Energy efficiency in office buildings has focused primarily on technological developments for the optimization of energy building performance. In this effort occupants’ behaviour has often been simplified or ignored. This in turn has resulted in solutions that either have a short-term impact on energy savings or in the long-term the measured impact differs largely from the theoretical estimations. A user-centric view is therefore needed to capture the
complexity of occupants’ behaviour in the design of energy saving technologies. Social practices theory describes this complexity as the everyday practices that are characterized by interactions between people’s diverse sets of values and competences and the materials of the environment in which they engage in. Whereas people are constantly adapting their environment to meet their needs, they often perceive an ‘inability to act’ when explicitly asked to change.

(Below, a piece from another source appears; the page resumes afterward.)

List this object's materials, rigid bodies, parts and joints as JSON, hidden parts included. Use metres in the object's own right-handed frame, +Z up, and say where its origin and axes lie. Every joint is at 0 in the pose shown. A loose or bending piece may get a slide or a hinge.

This opens an opportunity for the design research community to reconsider
design interventions not as ends for behavioural change but as means to support
practitioners in their discovery and appropriation of materials, competences and values to achieve optimal changes. From a design research perspective supporting these processes requires methods that a) empower occupants to create, test and assess interventions and b) fit in their everyday activities. This paper presents an in-situ and practice-based design process implemented in Living Lab settings with methods that aim to support a multidisciplinary team in the development of reflective design interventions to empower active involvement of building occupants in appropriating changes. The paper presents
preliminary findings of an ongoing project and envisages future work to better understand hierarchy of practices and its potential impact on how occupants engage in changingactivities.